Supplied information:

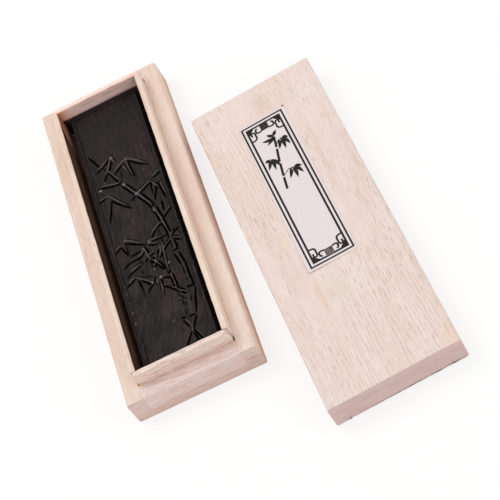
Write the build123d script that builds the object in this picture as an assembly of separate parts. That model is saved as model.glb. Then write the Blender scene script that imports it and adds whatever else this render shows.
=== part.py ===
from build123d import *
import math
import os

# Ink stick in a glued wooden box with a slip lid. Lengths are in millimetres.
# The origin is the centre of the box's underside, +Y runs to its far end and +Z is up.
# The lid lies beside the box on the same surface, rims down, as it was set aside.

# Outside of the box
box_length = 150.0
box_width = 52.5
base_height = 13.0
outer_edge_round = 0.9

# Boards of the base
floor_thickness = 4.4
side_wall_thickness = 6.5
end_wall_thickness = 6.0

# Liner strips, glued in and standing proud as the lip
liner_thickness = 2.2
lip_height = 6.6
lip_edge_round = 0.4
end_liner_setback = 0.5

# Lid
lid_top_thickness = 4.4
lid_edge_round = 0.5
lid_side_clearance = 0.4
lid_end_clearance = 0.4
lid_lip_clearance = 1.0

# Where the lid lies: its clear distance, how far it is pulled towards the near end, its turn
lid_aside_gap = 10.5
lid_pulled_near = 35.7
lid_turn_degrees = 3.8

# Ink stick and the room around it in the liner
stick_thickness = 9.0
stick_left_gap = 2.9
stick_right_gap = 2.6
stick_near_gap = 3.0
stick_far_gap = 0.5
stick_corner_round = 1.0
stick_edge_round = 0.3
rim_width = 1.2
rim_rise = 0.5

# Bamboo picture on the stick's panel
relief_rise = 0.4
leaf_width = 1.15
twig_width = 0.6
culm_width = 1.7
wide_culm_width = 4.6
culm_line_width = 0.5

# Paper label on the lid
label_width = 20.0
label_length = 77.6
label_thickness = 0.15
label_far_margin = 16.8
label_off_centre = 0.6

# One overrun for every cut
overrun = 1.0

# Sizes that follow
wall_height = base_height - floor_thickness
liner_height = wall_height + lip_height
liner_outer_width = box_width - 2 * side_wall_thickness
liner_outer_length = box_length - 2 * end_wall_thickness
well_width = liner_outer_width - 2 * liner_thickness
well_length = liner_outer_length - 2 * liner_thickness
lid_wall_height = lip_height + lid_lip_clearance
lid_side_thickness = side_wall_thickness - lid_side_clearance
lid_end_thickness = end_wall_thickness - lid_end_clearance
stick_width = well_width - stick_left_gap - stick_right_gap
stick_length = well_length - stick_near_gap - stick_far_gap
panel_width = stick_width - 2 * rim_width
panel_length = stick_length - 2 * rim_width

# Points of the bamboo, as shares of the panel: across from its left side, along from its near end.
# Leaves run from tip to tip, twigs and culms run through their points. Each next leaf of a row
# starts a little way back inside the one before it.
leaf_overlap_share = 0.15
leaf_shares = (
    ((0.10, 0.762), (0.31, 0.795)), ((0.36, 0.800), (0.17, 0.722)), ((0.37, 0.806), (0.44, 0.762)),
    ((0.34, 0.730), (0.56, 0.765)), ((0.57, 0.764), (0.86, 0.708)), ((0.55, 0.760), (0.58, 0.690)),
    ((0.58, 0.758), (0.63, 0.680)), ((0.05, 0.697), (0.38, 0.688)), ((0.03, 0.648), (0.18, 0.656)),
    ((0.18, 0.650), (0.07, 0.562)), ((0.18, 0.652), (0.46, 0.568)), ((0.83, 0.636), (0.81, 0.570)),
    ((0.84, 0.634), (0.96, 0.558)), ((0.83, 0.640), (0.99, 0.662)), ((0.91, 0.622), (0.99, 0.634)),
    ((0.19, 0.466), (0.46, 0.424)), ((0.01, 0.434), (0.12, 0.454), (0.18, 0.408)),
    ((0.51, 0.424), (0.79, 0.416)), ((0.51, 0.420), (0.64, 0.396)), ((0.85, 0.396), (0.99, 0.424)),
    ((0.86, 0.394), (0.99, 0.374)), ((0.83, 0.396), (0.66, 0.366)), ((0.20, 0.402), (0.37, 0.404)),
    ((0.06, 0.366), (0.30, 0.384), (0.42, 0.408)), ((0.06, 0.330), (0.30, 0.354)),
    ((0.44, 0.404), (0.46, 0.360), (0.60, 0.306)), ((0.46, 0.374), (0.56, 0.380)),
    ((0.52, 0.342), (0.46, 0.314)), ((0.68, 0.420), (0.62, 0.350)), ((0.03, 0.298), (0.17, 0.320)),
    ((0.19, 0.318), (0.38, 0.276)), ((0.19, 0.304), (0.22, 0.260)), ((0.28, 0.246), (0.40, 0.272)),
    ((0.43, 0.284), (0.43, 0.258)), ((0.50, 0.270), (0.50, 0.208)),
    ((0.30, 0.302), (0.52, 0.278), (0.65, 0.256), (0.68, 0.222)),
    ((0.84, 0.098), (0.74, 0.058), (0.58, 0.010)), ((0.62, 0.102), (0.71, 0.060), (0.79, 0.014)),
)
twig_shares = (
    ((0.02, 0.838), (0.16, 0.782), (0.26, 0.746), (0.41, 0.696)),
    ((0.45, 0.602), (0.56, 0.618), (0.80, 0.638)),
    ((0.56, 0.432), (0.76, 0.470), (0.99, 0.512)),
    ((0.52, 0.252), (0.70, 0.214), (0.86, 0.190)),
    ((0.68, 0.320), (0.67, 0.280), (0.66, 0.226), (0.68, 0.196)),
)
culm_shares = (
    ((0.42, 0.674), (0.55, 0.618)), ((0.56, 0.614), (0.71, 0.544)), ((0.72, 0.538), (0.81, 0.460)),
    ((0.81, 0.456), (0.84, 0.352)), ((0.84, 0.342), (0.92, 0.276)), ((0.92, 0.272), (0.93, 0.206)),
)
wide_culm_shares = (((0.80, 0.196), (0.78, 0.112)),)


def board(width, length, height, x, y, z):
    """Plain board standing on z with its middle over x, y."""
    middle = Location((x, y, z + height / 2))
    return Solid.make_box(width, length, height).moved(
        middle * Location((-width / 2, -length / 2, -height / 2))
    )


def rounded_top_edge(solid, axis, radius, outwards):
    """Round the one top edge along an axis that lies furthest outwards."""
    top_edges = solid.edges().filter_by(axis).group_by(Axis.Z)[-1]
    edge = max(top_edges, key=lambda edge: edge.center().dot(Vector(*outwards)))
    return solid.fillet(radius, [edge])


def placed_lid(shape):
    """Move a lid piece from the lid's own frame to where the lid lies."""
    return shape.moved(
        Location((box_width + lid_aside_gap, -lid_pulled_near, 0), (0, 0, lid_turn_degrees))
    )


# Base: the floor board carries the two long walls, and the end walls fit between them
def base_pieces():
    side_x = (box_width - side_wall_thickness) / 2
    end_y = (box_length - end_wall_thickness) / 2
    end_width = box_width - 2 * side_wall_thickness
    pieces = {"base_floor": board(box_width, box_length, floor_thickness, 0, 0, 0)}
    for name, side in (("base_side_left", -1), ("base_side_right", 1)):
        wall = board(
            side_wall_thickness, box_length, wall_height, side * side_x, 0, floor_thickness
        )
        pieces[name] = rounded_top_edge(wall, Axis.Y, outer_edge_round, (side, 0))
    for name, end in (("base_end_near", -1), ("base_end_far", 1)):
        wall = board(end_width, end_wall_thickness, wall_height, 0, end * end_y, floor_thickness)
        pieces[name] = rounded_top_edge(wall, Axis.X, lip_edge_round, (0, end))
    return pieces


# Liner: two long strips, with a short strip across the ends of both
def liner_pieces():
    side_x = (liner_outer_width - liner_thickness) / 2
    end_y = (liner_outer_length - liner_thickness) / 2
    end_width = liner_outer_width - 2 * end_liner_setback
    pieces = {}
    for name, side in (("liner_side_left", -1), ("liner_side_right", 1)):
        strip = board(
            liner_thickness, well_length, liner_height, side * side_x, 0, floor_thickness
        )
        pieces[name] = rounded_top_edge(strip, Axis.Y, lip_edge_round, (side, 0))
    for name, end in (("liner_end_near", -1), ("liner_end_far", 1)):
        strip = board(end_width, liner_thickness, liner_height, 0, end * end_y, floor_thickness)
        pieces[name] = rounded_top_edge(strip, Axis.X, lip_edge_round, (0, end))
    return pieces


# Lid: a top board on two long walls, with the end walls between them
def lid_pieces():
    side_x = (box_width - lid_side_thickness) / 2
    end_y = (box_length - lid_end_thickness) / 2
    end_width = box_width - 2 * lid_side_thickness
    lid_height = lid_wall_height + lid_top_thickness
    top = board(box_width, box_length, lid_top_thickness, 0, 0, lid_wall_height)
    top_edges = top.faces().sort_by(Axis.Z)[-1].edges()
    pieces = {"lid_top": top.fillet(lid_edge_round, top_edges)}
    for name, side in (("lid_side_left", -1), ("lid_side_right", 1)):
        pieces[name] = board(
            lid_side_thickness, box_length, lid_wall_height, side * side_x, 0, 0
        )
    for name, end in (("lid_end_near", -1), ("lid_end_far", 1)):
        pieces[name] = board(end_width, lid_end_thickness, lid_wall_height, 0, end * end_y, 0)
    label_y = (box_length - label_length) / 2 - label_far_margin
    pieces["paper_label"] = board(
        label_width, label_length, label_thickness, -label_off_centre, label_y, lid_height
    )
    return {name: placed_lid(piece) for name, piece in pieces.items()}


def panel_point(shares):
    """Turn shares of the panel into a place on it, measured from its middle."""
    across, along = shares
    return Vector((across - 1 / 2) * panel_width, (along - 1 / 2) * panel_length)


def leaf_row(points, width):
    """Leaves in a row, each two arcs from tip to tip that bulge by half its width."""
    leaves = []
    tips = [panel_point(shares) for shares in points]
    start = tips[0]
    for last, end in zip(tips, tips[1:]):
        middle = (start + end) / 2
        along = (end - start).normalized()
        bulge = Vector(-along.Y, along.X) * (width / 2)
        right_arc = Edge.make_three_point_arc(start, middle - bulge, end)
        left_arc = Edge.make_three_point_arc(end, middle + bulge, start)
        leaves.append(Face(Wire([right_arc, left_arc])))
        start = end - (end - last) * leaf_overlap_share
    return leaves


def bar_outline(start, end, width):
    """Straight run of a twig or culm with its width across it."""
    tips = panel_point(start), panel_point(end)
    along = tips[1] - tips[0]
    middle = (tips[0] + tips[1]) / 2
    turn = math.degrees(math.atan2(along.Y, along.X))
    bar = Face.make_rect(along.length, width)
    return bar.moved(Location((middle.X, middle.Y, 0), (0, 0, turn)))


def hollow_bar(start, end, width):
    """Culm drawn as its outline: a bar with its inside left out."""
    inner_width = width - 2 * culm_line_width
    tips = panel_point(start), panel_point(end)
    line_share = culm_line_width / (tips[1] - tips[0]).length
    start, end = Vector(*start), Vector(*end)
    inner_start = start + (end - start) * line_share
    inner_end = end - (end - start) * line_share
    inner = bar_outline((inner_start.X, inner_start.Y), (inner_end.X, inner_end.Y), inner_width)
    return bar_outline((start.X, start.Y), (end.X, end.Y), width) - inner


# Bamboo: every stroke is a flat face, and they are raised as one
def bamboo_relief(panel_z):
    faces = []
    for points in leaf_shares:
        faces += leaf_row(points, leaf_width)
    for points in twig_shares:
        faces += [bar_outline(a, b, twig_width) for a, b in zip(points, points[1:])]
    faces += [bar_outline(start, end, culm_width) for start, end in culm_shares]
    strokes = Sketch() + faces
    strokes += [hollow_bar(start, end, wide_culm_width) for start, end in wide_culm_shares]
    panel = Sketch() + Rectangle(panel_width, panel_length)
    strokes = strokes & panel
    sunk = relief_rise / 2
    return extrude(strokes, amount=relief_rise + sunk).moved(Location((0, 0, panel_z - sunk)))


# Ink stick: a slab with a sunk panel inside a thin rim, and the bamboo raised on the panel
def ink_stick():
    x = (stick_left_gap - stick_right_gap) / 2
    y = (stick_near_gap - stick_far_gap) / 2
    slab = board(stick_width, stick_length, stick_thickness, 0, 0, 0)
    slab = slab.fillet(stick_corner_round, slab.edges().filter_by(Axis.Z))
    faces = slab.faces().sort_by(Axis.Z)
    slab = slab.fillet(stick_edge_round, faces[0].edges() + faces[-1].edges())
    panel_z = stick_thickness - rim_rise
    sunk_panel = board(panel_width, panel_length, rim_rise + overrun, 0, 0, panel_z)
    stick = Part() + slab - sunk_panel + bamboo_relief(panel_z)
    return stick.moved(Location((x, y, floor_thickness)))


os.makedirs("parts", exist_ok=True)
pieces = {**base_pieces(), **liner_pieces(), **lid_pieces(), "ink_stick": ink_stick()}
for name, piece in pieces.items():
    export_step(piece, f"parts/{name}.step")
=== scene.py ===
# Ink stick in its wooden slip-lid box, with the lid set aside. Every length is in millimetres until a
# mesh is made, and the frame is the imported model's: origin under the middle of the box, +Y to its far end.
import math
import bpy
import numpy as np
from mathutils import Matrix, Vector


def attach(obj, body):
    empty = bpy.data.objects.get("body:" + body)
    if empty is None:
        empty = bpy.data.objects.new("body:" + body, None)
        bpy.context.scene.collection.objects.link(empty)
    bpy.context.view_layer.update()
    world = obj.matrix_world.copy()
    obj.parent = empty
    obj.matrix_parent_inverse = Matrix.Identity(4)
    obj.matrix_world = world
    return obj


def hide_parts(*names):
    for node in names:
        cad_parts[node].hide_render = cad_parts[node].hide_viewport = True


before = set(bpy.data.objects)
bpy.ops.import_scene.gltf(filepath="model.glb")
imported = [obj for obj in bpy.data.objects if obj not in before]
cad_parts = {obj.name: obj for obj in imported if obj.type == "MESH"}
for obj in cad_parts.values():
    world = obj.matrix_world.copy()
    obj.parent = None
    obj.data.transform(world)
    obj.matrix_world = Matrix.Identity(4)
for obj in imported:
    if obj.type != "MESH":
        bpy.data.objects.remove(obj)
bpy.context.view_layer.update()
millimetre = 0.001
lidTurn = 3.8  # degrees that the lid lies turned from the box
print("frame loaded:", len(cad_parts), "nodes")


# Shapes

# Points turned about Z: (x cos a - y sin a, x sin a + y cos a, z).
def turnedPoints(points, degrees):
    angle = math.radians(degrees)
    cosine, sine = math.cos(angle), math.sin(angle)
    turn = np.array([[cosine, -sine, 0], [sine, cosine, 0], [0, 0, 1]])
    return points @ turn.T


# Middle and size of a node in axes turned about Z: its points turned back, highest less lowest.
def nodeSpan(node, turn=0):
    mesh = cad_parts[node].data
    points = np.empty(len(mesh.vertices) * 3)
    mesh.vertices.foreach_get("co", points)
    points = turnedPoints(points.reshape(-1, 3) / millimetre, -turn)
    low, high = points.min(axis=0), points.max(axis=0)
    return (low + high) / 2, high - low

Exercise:
Reproduce only the lines from the one containing "return stick.moved(Location((x, y, floor_thickness)))" through the one containing "obj.parent = empty", inclusive of both.

Solution for this task:
    return stick.moved(Location((x, y, floor_thickness)))


os.makedirs("parts", exist_ok=True)
pieces = {**base_pieces(), **liner_pieces(), **lid_pieces(), "ink_stick": ink_stick()}
for name, piece in pieces.items():
    export_step(piece, f"parts/{name}.step")
=== scene.py ===
# Ink stick in its wooden slip-lid box, with the lid set aside. Every length is in millimetres until a
# mesh is made, and the frame is the imported model's: origin under the middle of the box, +Y to its far end.
import math
import bpy
import numpy as np
from mathutils import Matrix, Vector


def attach(obj, body):
    empty = bpy.data.objects.get("body:" + body)
    if empty is None:
        empty = bpy.data.objects.new("body:" + body, None)
        bpy.context.scene.collection.objects.link(empty)
    bpy.context.view_layer.update()
    world = obj.matrix_world.copy()
    obj.parent = empty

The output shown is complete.